Wilf's conjecture for numerical semigroups

Mariam Dhayni

Published 2016-10-27Version 1

Let $S\subseteq \N$ be a numerical semigroup with multiplicity $m$, embedding dimension $\nu$ and conductor $c=f+1=qm-\rho$ for some $q,\rho\in\N$ with $\rho\textless{}m$. Let Ap$(S,m) = \{w\_0\textless{}w\_1 \textless{} \ldots \textless{}w\_{m-1}\}$ be the Ap\'ery set of $S$. The aim of this paper is to prove Wilf's Conjecture in some special cases.

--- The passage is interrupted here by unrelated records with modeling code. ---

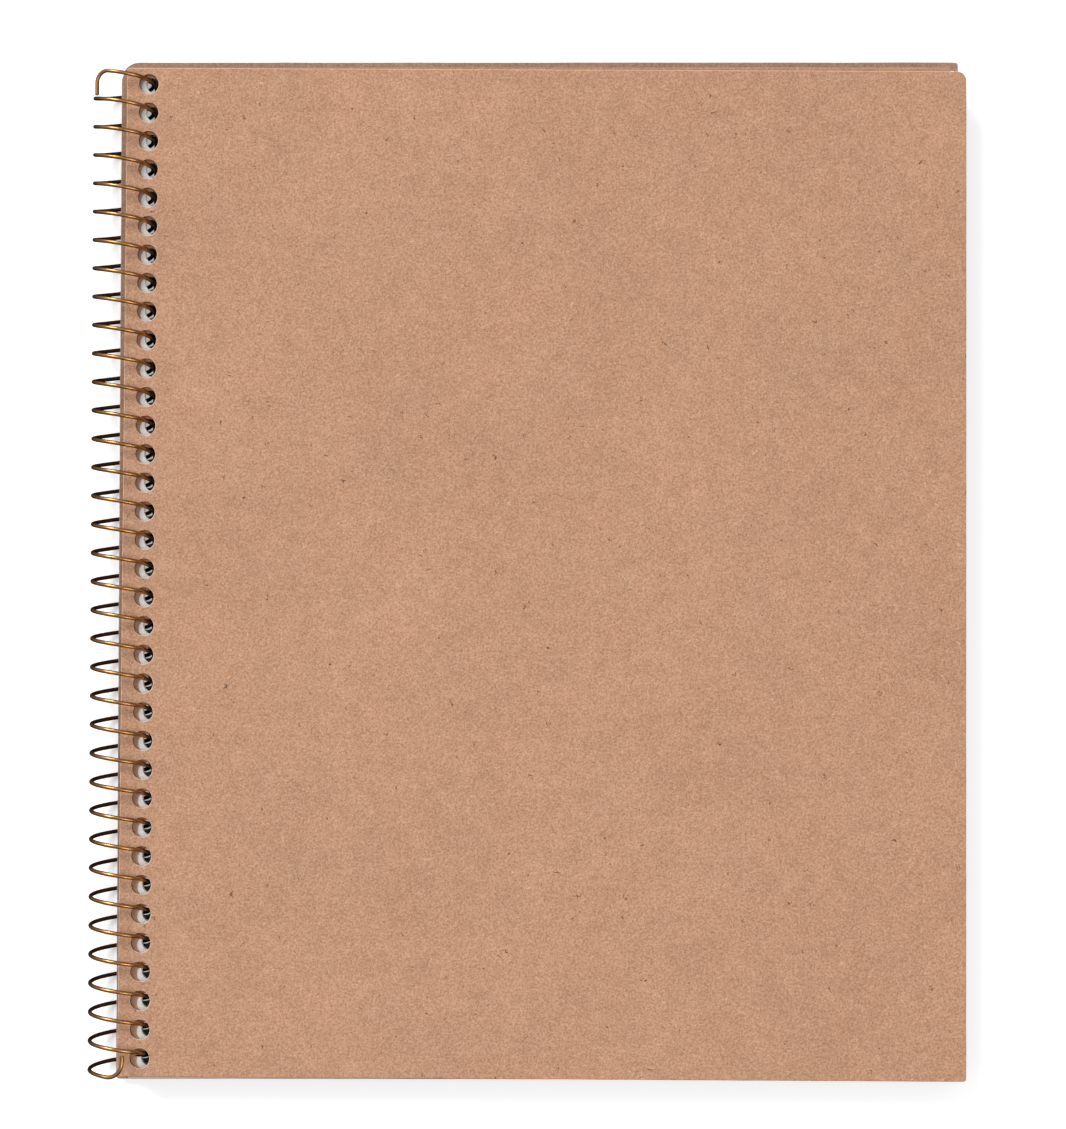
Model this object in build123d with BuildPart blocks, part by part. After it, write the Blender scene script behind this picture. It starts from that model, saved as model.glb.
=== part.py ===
from build123d import *
from math import acos, asin, cos, degrees, pi, radians, sin
import os

# Spiral-bound sketchbook, lying closed on its back cover, in millimetres.
# +X runs from the spine to the fore edge, +Y along the spine to the head, +Z up.
# The origin is under the middle of the book, on the surface it lies on.

# ---- leaves ----
cover_width = 233.4
cover_height = 279.4
cover_thickness = 1.6
flyleaf_thickness = 0.25
sheet_thickness = 0.16
sheet_count = 50
fore_margin = 4.8  # the sheets are this much narrower than the front cover
back_extra_height = 5.0  # the back cover is cut larger than the front one
back_extra_width = 1.6
worn_corner_radius = 2.6  # the front cover's corner at the head of the fore edge
rounded_corner_radius = 3.4  # the back cover's corner at the head of the spine
corner_radius = 0.8

# ---- punching ----
hole_pitch = 7.9375
hole_play = 0.33  # room in a hole beyond the wire and the flyleaf's half-turn travel
row_end_margin = 4.7  # least distance from the last hole's centre to the end of a cover
front_hole_inset = 6.1  # hole centre to spine edge
back_hole_inset = 6.6
front_row_rise = 0.26  # the row's middle, above the middle of its own leaf
back_row_fall = 0.94
sheet_row_rise = 1.1
flyleaf_row_fall = 0.9

# ---- coil ----
wire_diameter = 1.1
ring_slack = 3.65  # room inside the coil beyond the stack's thickness
under_gap = 0.75  # from the coil's lowest wire up to the back cover
top_bend_radius = 3.2  # where each end of the wire is turned in along the spine
bottom_bend_radius = 4.4
top_bend_angle = 64.0  # round the coil from its outermost line, where the first turn starts
bottom_bend_angle = 70.0
tail_gap = 0.3  # between a turned-in end and the turn that it points at

# ---- how the loose leaves lie on the wire ----
wire_rise_in_front_hole = 1.5  # towards the head, at the front cover's outer face
wire_drift = 0.15  # how far the wire moves along a cover's hole in half a turn
front_hole_lead = 0.22  # towards the fore edge, from the wire at the cover's outer face
back_hole_lag = 0.28  # towards the spine, from the wire at the cover's mid-thickness
front_skew = 0.25  # degrees, clockwise seen from above
flyleaf_lean = 0.3  # towards the fore edge
top_sheet_lean = 1.4
bottom_sheet_lean = 0.1
sheet_rise = 0.3  # the sheets' holes above the front cover's, towards the head
sheet_wander = 0.08  # how unevenly the sheets are knocked up
front_fall = 0.9  # the front cover's middle below the back cover's

# ---- sizes that follow ----
hole_diameter = hole_pitch / 2 + wire_diameter + hole_play
stack_thickness = 2 * cover_thickness + flyleaf_thickness + sheet_count * sheet_thickness
wire_radius = wire_diameter / 2
coil_radius = (stack_thickness + ring_slack + wire_diameter) / 2
axis_z = coil_radius + wire_radius
hole_count = int((cover_height - 2 * row_end_margin) / hole_pitch) + 1
row_half = hole_pitch * (hole_count - 1) / 2
half_turn_play = (hole_pitch / 2 - wire_drift) / 2

sheet_width = cover_width - fore_margin
sheet_height = cover_height
back_width = cover_width + back_extra_width
back_height = cover_height + back_extra_height

# ---- levels, from the surface that the book lies on ----
back_level = wire_diameter + under_gap
sheets_level = back_level + cover_thickness
flyleaf_level = sheets_level + sheet_count * sheet_thickness
front_level = flyleaf_level + flyleaf_thickness
front_face_level = front_level + cover_thickness

row_y = front_row_rise - front_fall


def wire_angle(level):
    """How far above the coil's axis the wire crosses a level, in radians, on the leaves' side."""
    return asin((level - axis_z) / coil_radius)


def wire_reach(level):
    """Distance from the coil's axis to the wire where it crosses a level."""
    return coil_radius * cos(wire_angle(level))


def wire_y(level):
    """The wire's place along the spine where it crosses a level, for the middle of the row."""
    turned = wire_angle(front_face_level) - wire_angle(level)
    return row_y + wire_rise_in_front_hole - hole_pitch * turned / (2 * pi)


front_hole_reach = wire_reach(front_face_level) + front_hole_lead
back_hole_reach = wire_reach(back_level + cover_thickness / 2) - back_hole_lag
spine_x = (coil_radius + wire_radius - (front_hole_reach - front_hole_inset + cover_width)) / 2

os.makedirs("parts", exist_ok=True)


def punch_holes():
    """Cut one round hole for each turn of the coil, in a row through the sketch's origin."""
    with GridLocations(0, hole_pitch, 1, hole_count):
        Circle(hole_diameter / 2, mode=Mode.SUBTRACT)


# ---- front cover: thick kraft board, a little askew on the coil ----
skew = radians(front_skew)
front_plane = Plane(
    origin=(spine_x + front_hole_reach, row_y, front_level),
    x_dir=(cos(skew), -sin(skew), 0),
    z_dir=(0, 0, 1),
)
with BuildPart() as front_cover:
    with BuildSketch(front_plane):
        with Locations((cover_width / 2 - front_hole_inset, -front_row_rise)):
            outline = Rectangle(cover_width, cover_height)
        corners = outline.vertices().sort_by(lambda corner: corner.X + corner.Y)
        fillet(corners[-1], worn_corner_radius)
        fillet(corners[:-1], corner_radius)
        punch_holes()
    extrude(amount=cover_thickness)

front_cover.part.label = "front_cover"
export_step(front_cover.part, "parts/front_cover.step")

# ---- back cover: the same board, cut larger all round ----
with BuildPart() as back_cover:
    with BuildSketch(Plane((spine_x + back_hole_reach, -back_row_fall, back_level))):
        with Locations((back_width / 2 - back_hole_inset, back_row_fall)):
            outline = Rectangle(back_width, back_height)
        corners = outline.vertices().sort_by(lambda corner: corner.Y - corner.X)
        fillet(corners[-1], rounded_corner_radius)
        fillet(corners[:-1], corner_radius)
        punch_holes()
    extrude(amount=cover_thickness)

back_cover.part.label = "back_cover"
export_step(back_cover.part, "parts/back_cover.step")

# ---- kraft flyleaf: the first leaf, which slides along the coil as the front cover opens ----
flyleaf_middle = flyleaf_level + flyleaf_thickness / 2
flyleaf_hole_x = spine_x + wire_reach(flyleaf_middle) + flyleaf_lean
flyleaf_row_y = wire_y(flyleaf_middle) - half_turn_play
with BuildPart() as flyleaf:
    with BuildSketch(Plane((flyleaf_hole_x, flyleaf_row_y, flyleaf_level))):
        with Locations((sheet_width / 2 - front_hole_inset, flyleaf_row_fall)):
            Rectangle(sheet_width, sheet_height)
        punch_holes()
    extrude(amount=flyleaf_thickness)

flyleaf.part.label = "flyleaf"
export_step(flyleaf.part, "parts/flyleaf.step")

# ---- drawing sheets, numbered from the front ----
for number in range(1, sheet_count + 1):
    depth = (number - 1) / (sheet_count - 1)
    level = flyleaf_level - number * sheet_thickness
    middle = level + sheet_thickness / 2
    lean = top_sheet_lean + (bottom_sheet_lean - top_sheet_lean) * depth
    hole_x = spine_x + wire_reach(middle) + lean + sheet_wander * sin(2.4 * number)
    hole_row_y = row_y + sheet_rise + sheet_wander * sin(1.7 * number)
    if number == sheet_count:
        # the last sheet slides the other way along the coil, as the back cover folds under
        hole_row_y = wire_y(middle) + half_turn_play
    with BuildPart() as sheet:
        with BuildSketch(Plane((hole_x, hole_row_y, level))):
            with Locations((sheet_width / 2 - front_hole_inset, -sheet_row_rise)):
                Rectangle(sheet_width, sheet_height)
            punch_holes()
        extrude(amount=sheet_thickness)
    name = f"sheet_{number:02d}"
    sheet.part.label = name
    export_step(sheet.part, f"parts/{name}.step")


# ---- spiral coil: one wire through every hole, with both ends turned in along the spine ----
def turned_corner(start, along, onto, radius):
    """Where an arc of this radius ends, if it leaves start along one direction and turns onto the other."""
    inward = (onto - along * along.dot(onto)).normalized()
    onward = (along - onto * onto.dot(along)).normalized()
    return start + (inward + onward) * radius


head_row_y = row_y + row_half
tail_row_y = row_y - row_half
front_hole_angle = 180 - degrees(wire_angle(front_face_level))
first_crossing_y = head_row_y + wire_rise_in_front_hole
last_crossing_y = tail_row_y + wire_rise_in_front_hole
coil_start_y = first_crossing_y + hole_pitch * (front_hole_angle - top_bend_angle) / 360
coil_end_angle = 360 * hole_count + bottom_bend_angle
coil_length = hole_pitch * (coil_end_angle - top_bend_angle) / 360

spine_axis = Axis((spine_x, 0, axis_z), (0, 1, 0))
turns = Helix(
    pitch=hole_pitch,
    height=coil_length,
    radius=coil_radius,
    center=(spine_x, coil_start_y, axis_z),
    direction=(0, -1, 0),
    lefthand=True,
).rotate(spine_axis, top_bend_angle + 90)

to_foot = Vector(0, -1, 0)
to_head = Vector(0, 1, 0)
top_bend_end = turned_corner(turns @ 0, -(turns % 0), to_foot, top_bend_radius)
bottom_bend_end = turned_corner(turns @ 1, turns % 1, to_head, bottom_bend_radius)
top_tail_angle = degrees(acos((spine_x - top_bend_end.X) / coil_radius))
next_turn_y = coil_start_y - hole_pitch * (1 - (top_bend_angle - top_tail_angle) / 360)
top_tail_end_y = next_turn_y + wire_radius + tail_gap
bottom_tail_angle = degrees(acos((spine_x - bottom_bend_end.X) / coil_radius))
bottom_tail_end_y = (
    last_crossing_y
    + hole_pitch * (front_hole_angle - bottom_tail_angle) / 360
    - wire_diameter
    - tail_gap
)
with BuildPart() as spiral_coil:
    with BuildLine() as coil_line:
        add(turns)
    with BuildSketch(Plane(origin=turns @ 0, z_dir=turns % 0)):
        Circle(wire_radius)
    sweep(path=coil_line.line)

# the springy ends are parts of their own, because they give way to a cover as it passes
with BuildPart() as head_tail:
    with BuildLine() as head_line:
        straight = Line((top_bend_end.X, top_tail_end_y, top_bend_end.Z), top_bend_end)
        TangentArc(straight @ 1, turns @ 0, tangent=to_head)
    with BuildSketch(Plane(origin=straight @ 0, z_dir=to_head)):
        Circle(wire_radius)
    sweep(path=head_line.line)

with BuildPart() as foot_tail:
    with BuildLine() as foot_line:
        arc = TangentArc(turns @ 1, bottom_bend_end, tangent=turns % 1)
        Line(arc @ 1, (bottom_bend_end.X, bottom_tail_end_y, bottom_bend_end.Z))
    with BuildSketch(Plane(origin=turns @ 1, z_dir=turns % 1)):
        Circle(wire_radius)
    sweep(path=foot_line.line)

lines = {"spiral_coil": coil_line, "head_tail": head_line, "foot_tail": foot_line}
solids = {"spiral_coil": spiral_coil, "head_tail": head_tail, "foot_tail": foot_tail}
print("volume of each piece of wire over its length times its section:")
for name, solid in solids.items():
    solid.part.label = name
    export_step(solid.part, f"parts/{name}.step")
    wire_length = sum(edge.length for edge in lines[name].edges())
    print(name, solid.part.volume / (wire_length * pi * wire_radius**2), solid.part.is_valid)
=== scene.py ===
from math import acos, ceil, cos, degrees, pi, radians, sin

import bmesh
import bpy
from mathutils import Matrix, Vector, noise


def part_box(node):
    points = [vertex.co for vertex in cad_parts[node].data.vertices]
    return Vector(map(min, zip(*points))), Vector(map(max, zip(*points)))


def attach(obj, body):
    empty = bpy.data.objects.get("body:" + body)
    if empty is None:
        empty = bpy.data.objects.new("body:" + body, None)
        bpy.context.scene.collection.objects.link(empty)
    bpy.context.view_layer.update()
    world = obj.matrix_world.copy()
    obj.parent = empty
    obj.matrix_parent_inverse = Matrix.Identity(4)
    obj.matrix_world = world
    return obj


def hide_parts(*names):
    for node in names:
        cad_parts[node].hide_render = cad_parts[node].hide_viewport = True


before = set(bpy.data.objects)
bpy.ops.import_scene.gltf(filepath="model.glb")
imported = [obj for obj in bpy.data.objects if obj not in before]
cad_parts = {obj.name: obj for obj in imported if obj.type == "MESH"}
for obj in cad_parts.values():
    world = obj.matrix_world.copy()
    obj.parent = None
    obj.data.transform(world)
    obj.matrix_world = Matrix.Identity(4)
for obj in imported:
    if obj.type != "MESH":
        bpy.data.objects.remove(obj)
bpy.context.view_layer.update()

# Spiral-bound sketchbook, closed. +X runs from the spine to the fore edge, +Y to the head.
# Everything is in metres, in the frame of the CAD nodes.

MM = 0.001

# Blender seeds this noise by the clock, so without a seed every run would wander differently.
noise.seed_set(7)

# ---- leaves ----
COVER_SIZE = (233.4 * MM, 279.4 * MM)
COVER_SKEW = radians(0.25)  # clockwise seen from above
COVER_INSET = 6.1 * MM  # hole centre to spine edge
BACK_INSET = 6.6 * MM
COVER_ROW_RISE = 0.26 * MM  # the hole row's middle above the middle of its leaf
SHEET_ROW_RISE = 1.1 * MM
FLYLEAF_ROW_RISE = -0.9 * MM
BACK_ROW_RISE = -0.94 * MM
HOLE_PITCH = 7.9375 * MM
HOLE_COUNT = 35
HOLE_RADIUS = 2.7 * MM
HOLE_BLOCK = 3.4 * MM  # half the side of the square of faces round each hole
CORNER = 0.8 * MM
WORN_CORNER = 2.6 * MM  # the front cover, at the head of the fore edge
ROUND_CORNER = 5.0 * MM  # the back cover, at the head of the spine
SHEET_COUNT = 50
FRONT_CRUSH = 0.34 * MM  # how far the covers' edges are crushed round
BACK_CRUSH = 0.25 * MM
CRUSH_STEPS = 3
SAME_LINE = 0.02 * MM  # lines of a leaf's grid that are nearer than this are one
WANDER_CELL = 9 * MM  # how far apart the bends of a cut edge are

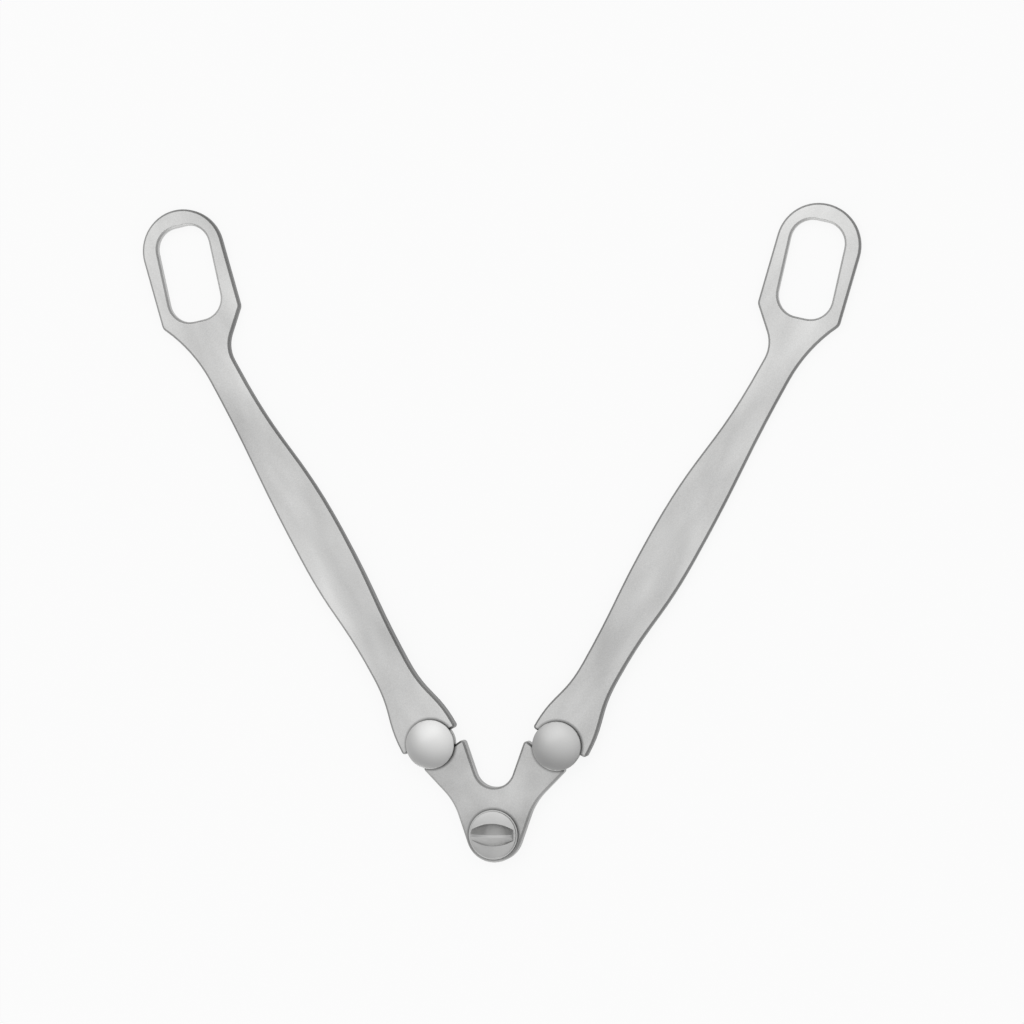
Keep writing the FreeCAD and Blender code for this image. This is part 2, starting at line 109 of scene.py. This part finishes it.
# The caps' and the clamp washer's radius, where a painted shadow line starts on the faces beside them.
CAP_RADIUS = 0.0098
WASHER_RADIUS = 0.0099
# Only faces above this height have the painted shadow line, which is this dark at its darkest.
GAP_SHADOW_FROM = 0.0045
GAP_SHADOW_TONE = 0.33
# The fine grain counts this much beside the clouds in the tone, and the clouds this much in the relief.
GRAIN_SHARE = 0.5
CLOUD_RELIEF = 6.0
RELIEF_STRENGTH = 0.35

# This share of the table is plain white for the camera and in the steel, and the rest takes the shade.
WHITE_SHARE = 0.88
CLOTH_SCALE = 900.0
CLOTH_DARKEST = 0.985
# The room's light from behind to ahead and upwards, each as: from low, from high, to low, to high.
UPPER_SIDES = (-0.8, 0.8, 0.5, 1.28)
UPPER_HEIGHTS = (0.1, 0.95, 0.3, 1.05)
LOWER_SIDES = (-0.8, 0.8, 0.85, 0.2)
# The upper light takes over from the lower one between these heights.
LOWER_TO_UPPER = (0.12, 0.5, 0.0, 1.0)
# The way from behind to ahead turns to the right by this share.
UPPER_TURN = 0.2
LOWER_TURN = 0.4
# The lamps' places from the middle and their widths and heights.
MAIN_PLACE = Vector((-0.45, 0.75, 1.1))
MAIN_SIZE = (1.4, 1.4)
FRONT_PLACE = Vector((-0.25, -1.0, 0.14))
FRONT_SIZE = (0.9, 0.26)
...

First, we prove that if $w\_{m-1}\geq w\_1+w\_{\alpha}$ and $(2+\frac{\alpha-3}{q})\nu\geq m$ for some $1\textless{}\alpha\textless{}m-1$, then $S$ satisfies Wilf's Conjecture. Then, we prove the conjecture in the following cases: $(2+\frac{1}{q})\nu\geq m$, $m-\nu\leq 5$ and $m=9$. Finally, the conjecture is proved if $w\_{m-1}\geq w\_{\alpha-1}+w\_{\alpha}$ and $(\frac{\alpha+3}{3})\nu\geq m$ for some $1\textless{}\alpha\textless{}m-1$.